4. Roberts goes on to say: “Notice also that on both occasions when God subsequently speaks of the law concerning the tree (3:11, 17), he addresses the adam in particular, speaking of it as a law both delivered to him alone and as a law concerning him most particularly and the woman only by extension. The difference between the adam and the woman here helps to explain how the woman could be deceived, while the man was not (the serpent plays off the information the woman had received first-hand in 1:29 against the formation she had received second-hand from the adam).” Alistair Roberts, “Man and Woman in Creation (Genesis 1-2),” in Complementarianism: A Moment of Reckoning, 9Marks E-Journal, Dec. 2019 edition, p.37.

5. “While [Eve is] assigned to the man as his helper and thus placed under his overall care and responsibility, the woman is the man’s partner in ruling the earth for God.” Andres and Margaret Kostenberger, God’s Design for Man and Woman: A Biblical Theological Survey (Wheaton: Crossway, 2014), 36.

6. The Greek expressions beneath the English “manage household” in 1 Tim. 3 and 5 are not exactly the same, but both clearly communicate an exercise of authority.
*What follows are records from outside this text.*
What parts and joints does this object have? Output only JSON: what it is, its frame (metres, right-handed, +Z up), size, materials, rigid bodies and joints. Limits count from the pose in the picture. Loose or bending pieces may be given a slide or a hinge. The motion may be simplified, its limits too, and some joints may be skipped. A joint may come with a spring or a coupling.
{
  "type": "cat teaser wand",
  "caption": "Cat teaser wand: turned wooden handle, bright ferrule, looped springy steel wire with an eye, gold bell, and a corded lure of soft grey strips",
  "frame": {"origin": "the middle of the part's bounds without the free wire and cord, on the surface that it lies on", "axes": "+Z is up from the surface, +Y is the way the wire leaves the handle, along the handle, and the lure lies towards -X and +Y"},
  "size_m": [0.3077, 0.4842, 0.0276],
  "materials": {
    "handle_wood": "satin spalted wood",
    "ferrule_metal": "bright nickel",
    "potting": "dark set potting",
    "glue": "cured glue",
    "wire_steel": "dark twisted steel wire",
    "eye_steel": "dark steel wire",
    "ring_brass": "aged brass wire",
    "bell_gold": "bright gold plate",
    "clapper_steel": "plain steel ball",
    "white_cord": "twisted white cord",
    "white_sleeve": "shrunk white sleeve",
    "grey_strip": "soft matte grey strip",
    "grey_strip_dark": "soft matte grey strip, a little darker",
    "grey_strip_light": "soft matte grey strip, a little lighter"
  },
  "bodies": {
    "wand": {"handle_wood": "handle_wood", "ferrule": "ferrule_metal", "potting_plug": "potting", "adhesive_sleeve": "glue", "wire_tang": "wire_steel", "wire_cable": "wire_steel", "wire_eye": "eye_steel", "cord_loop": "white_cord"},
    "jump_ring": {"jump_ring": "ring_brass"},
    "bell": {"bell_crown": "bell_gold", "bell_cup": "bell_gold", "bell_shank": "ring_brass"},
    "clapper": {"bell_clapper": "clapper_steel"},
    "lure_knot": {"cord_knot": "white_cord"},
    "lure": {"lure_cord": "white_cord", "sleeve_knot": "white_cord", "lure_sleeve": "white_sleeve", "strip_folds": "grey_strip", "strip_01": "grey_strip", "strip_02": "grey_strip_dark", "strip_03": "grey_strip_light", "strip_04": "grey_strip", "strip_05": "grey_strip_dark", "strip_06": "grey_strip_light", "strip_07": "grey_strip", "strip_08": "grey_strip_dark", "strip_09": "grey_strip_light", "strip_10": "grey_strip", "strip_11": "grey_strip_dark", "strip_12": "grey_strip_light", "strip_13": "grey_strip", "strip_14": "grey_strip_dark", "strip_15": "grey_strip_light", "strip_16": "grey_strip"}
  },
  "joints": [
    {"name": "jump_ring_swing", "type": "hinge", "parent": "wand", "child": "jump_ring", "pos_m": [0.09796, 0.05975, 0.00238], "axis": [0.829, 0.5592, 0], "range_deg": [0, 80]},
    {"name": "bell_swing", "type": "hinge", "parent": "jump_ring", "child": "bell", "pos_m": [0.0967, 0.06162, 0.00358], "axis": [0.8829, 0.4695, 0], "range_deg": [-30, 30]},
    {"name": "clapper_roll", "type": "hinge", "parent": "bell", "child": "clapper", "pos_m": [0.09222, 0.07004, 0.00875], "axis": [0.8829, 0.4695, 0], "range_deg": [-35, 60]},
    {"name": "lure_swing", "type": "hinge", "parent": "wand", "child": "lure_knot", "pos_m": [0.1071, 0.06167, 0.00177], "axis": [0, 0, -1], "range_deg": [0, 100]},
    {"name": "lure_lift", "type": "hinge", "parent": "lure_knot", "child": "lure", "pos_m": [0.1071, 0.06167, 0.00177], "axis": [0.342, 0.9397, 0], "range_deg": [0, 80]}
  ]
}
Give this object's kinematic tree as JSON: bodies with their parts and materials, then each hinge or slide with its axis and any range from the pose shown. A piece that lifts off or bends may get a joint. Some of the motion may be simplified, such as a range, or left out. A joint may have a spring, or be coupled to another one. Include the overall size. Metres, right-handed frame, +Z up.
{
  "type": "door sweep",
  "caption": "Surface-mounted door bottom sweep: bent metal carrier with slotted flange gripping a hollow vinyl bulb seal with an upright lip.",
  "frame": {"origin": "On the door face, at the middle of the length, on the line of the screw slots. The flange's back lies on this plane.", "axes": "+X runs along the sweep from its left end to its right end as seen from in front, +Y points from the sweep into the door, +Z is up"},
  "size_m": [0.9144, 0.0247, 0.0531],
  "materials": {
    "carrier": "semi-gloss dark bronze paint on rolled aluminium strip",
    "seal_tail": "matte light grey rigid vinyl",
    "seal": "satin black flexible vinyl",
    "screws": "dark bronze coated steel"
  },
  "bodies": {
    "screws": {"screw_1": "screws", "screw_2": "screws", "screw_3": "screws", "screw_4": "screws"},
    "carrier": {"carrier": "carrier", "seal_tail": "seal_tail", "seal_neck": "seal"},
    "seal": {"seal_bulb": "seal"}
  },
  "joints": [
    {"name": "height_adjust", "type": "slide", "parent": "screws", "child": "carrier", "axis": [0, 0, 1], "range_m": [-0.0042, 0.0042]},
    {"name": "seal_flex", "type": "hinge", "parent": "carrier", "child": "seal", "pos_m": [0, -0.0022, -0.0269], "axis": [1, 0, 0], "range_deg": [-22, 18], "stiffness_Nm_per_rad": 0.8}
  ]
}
The Greek word under the husband’s “management” of the household in 1 Tim. 3 is proistemi, which means “to exercise a position of leadership, rule, direct, be at the head of” (Arndt, W., Danker, F. W., & Bauer, W. A Greek-English Lexicon of the New Testament and Other Early Christian Literature, 3rd ed. (Chicago: University of Chicago Press, 2000), p. 870). The Greek verb under the wife’s “management” of the household in 1 Tim. 5 is a compound of “house/household” and “lord/master.” The noun form of this verb means “master of the house,” as in Mt 10:25, 13:27, 13:52, 20:1, 21:33, 24:43; Mk 14:14; Lk 13:25.

7. Again, the distinctions in God’s words to Adam and Eve in Gen. 3:16-19 point us in the right direction, to begin sensing God’s intended complementarity in how the two could fulfill the Gen. 1:28 commission in a differentiated and interdependent manner. (The differences between men’s and women’s bodies suggest these things as well). Alistair Roberts’ article, referenced earlier in this article, is a worthy read along these lines.

8. I take the picture of the husband’s headship as a crown of thorns from C.S. Lewis in The Four Loves. Lewis uses this imagery powerfully: “The sternest feminist need not grudge [the male] sex the crown offered to it…in the Christian mystery. For…[it is] of thorns. The real danger is not that husbands may grasp [it] too eagerly; but that they will allow or compel their wives to usurp it.” I found this quote and imagery of Lewis as it was used and developed in Christopher Ash, Married for God: Making Your Marriage the Best It Can Be (Wheaton: Crossway, 2016), 85-86.